**Collected data entries:**
============================================================

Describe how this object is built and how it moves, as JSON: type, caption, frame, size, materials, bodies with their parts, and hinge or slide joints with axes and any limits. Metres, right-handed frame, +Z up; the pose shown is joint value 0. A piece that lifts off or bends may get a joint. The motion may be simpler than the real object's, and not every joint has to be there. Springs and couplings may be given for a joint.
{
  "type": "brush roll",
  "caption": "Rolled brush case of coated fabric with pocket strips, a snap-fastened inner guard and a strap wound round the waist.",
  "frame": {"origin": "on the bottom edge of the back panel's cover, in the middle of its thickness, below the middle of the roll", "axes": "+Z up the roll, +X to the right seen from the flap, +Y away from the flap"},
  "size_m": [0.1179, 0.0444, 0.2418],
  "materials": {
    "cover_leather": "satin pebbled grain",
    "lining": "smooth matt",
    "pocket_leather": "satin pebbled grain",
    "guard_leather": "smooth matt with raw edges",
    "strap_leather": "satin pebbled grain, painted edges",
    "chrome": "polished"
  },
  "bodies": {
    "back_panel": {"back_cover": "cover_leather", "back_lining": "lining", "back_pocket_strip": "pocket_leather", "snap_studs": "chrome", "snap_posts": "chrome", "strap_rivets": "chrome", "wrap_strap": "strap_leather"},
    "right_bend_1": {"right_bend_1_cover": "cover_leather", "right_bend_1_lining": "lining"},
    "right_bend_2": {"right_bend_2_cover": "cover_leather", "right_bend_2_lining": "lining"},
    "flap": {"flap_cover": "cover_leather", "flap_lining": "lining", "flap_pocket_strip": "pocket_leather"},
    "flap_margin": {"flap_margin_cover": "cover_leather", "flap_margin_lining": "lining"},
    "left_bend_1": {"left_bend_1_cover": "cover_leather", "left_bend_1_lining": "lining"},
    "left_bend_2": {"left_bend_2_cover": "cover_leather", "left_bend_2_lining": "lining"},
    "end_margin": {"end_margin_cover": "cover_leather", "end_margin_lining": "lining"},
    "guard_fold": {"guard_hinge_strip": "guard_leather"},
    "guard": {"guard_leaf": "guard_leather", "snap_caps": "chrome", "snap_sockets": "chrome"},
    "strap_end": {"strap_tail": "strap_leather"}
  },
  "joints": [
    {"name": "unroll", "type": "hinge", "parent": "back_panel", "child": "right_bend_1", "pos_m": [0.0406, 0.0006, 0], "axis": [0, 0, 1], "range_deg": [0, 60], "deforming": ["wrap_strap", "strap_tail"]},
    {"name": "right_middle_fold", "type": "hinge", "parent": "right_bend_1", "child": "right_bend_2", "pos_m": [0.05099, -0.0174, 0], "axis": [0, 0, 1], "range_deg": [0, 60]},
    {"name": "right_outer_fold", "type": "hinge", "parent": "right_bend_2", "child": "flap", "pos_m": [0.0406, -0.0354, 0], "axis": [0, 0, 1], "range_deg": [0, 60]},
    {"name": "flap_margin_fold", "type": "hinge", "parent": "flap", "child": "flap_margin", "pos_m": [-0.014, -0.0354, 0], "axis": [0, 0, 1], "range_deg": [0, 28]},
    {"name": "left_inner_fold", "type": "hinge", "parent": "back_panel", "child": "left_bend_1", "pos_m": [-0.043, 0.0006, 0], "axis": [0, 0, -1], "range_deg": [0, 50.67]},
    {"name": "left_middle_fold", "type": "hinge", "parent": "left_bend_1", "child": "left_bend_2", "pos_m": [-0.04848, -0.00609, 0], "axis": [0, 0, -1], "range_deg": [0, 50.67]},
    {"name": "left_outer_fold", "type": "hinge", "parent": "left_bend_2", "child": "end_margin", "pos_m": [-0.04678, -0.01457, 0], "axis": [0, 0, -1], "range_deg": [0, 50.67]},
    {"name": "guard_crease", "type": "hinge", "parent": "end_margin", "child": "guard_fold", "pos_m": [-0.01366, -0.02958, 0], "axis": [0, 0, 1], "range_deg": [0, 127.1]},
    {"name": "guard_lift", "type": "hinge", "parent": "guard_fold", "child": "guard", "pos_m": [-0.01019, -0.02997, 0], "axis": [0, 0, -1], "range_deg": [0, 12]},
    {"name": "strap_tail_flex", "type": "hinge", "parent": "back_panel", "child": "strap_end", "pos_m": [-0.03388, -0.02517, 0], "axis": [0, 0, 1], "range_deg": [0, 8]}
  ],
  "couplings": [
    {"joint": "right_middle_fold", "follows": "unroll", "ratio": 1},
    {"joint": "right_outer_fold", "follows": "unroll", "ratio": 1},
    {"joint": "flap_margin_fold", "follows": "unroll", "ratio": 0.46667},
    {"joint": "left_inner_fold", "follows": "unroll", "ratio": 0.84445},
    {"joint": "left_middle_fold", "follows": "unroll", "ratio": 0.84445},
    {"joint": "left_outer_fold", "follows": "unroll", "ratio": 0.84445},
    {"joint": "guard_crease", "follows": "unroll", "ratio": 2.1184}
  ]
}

============================================================

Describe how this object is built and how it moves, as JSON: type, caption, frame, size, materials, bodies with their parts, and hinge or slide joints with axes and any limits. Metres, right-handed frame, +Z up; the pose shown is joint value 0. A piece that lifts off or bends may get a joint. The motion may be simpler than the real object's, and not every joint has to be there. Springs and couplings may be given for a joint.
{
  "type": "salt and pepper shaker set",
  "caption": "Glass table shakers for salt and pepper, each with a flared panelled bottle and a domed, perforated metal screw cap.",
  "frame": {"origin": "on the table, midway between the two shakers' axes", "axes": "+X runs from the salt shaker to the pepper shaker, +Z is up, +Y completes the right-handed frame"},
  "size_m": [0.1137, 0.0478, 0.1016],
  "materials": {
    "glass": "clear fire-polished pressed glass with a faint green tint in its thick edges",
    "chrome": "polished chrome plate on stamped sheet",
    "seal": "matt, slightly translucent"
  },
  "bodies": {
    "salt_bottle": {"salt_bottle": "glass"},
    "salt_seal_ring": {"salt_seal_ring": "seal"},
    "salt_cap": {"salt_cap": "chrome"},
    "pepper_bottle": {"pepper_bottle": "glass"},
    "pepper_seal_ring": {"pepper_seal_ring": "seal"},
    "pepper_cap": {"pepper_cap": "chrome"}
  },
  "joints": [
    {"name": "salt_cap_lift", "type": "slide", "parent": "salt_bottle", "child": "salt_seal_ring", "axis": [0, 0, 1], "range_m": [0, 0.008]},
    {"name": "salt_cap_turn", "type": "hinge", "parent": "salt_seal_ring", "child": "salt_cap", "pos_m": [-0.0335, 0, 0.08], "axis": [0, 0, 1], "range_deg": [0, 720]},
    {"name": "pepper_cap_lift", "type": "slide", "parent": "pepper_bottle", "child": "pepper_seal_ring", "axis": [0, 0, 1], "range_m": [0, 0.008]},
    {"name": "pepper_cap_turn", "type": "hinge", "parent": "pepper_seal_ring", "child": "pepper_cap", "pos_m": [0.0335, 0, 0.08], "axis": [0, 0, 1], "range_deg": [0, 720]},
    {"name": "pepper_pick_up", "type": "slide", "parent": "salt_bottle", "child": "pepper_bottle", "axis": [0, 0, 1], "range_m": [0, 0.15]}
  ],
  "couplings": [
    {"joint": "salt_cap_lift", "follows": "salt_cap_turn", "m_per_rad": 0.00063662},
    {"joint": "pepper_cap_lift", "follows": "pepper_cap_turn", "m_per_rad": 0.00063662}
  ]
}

============================================================

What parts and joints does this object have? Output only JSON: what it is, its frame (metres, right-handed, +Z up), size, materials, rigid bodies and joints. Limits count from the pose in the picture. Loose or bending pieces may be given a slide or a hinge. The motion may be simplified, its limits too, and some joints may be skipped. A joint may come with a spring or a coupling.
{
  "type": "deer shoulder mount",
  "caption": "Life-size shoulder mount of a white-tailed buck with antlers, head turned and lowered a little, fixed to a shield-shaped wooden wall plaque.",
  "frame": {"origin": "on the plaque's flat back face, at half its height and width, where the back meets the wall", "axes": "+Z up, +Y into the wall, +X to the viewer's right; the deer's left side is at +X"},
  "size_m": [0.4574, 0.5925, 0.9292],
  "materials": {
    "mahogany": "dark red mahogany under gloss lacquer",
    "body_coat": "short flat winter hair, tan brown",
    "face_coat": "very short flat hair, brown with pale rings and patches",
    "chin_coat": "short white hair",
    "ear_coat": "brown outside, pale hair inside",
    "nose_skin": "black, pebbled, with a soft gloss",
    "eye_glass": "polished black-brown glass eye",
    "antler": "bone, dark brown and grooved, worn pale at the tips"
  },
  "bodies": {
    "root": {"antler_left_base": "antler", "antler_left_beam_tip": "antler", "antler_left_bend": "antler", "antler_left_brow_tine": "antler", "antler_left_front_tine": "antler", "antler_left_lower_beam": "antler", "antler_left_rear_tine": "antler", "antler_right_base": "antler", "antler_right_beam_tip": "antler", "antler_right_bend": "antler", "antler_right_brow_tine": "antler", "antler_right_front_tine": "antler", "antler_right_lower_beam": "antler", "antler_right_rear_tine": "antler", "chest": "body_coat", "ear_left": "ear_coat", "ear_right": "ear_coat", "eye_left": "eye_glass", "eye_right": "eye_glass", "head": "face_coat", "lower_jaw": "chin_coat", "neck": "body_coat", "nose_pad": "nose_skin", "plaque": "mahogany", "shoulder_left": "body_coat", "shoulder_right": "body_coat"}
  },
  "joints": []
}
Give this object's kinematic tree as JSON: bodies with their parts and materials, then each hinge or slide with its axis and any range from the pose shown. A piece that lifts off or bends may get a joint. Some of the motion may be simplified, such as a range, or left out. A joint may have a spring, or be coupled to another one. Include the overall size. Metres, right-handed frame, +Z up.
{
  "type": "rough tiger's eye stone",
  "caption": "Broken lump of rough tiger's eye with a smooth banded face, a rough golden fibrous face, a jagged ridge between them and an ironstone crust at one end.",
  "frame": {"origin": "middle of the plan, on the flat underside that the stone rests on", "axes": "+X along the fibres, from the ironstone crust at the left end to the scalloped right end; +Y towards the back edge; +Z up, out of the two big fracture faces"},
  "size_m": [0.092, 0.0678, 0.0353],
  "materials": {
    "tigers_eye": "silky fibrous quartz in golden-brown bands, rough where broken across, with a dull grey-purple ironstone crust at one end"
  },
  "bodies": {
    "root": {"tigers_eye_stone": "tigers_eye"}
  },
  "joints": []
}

============================================================

**SET TASK:**
Which lines of the material contain the string "from"? List each of them.

**ANSWER IN FULL:**
  "frame": {"origin": "on the bottom edge of the back panel's cover, in the middle of its thickness, below the middle of the roll", "axes": "+Z up the roll, +X to the right seen from the flap, +Y away from the flap"},
  "frame": {"origin": "on the table, midway between the two shakers' axes", "axes": "+X runs from the salt shaker to the pepper shaker, +Z is up, +Y completes the right-handed frame"},
What parts and joints does this object have? Output only JSON: what it is, its frame (metres, right-handed, +Z up), size, materials, rigid bodies and joints. Limits count from the pose in the picture. Loose or bending pieces may be given a slide or a hinge. The motion may be simplified, its limits too, and some joints may be skipped. A joint may come with a spring or a coupling.
Give this object's kinematic tree as JSON: bodies with their parts and materials, then each hinge or slide with its axis and any range from the pose shown. A piece that lifts off or bends may get a joint. Some of the motion may be simplified, such as a range, or left out. A joint may have a spring, or be coupled to another one. Include the overall size. Metres, right-handed frame, +Z up.
  "frame": {"origin": "middle of the plan, on the flat underside that the stone rests on", "axes": "+X along the fibres, from the ironstone crust at the left end to the scalloped right end; +Y towards the back edge; +Z up, out of the two big fracture faces"},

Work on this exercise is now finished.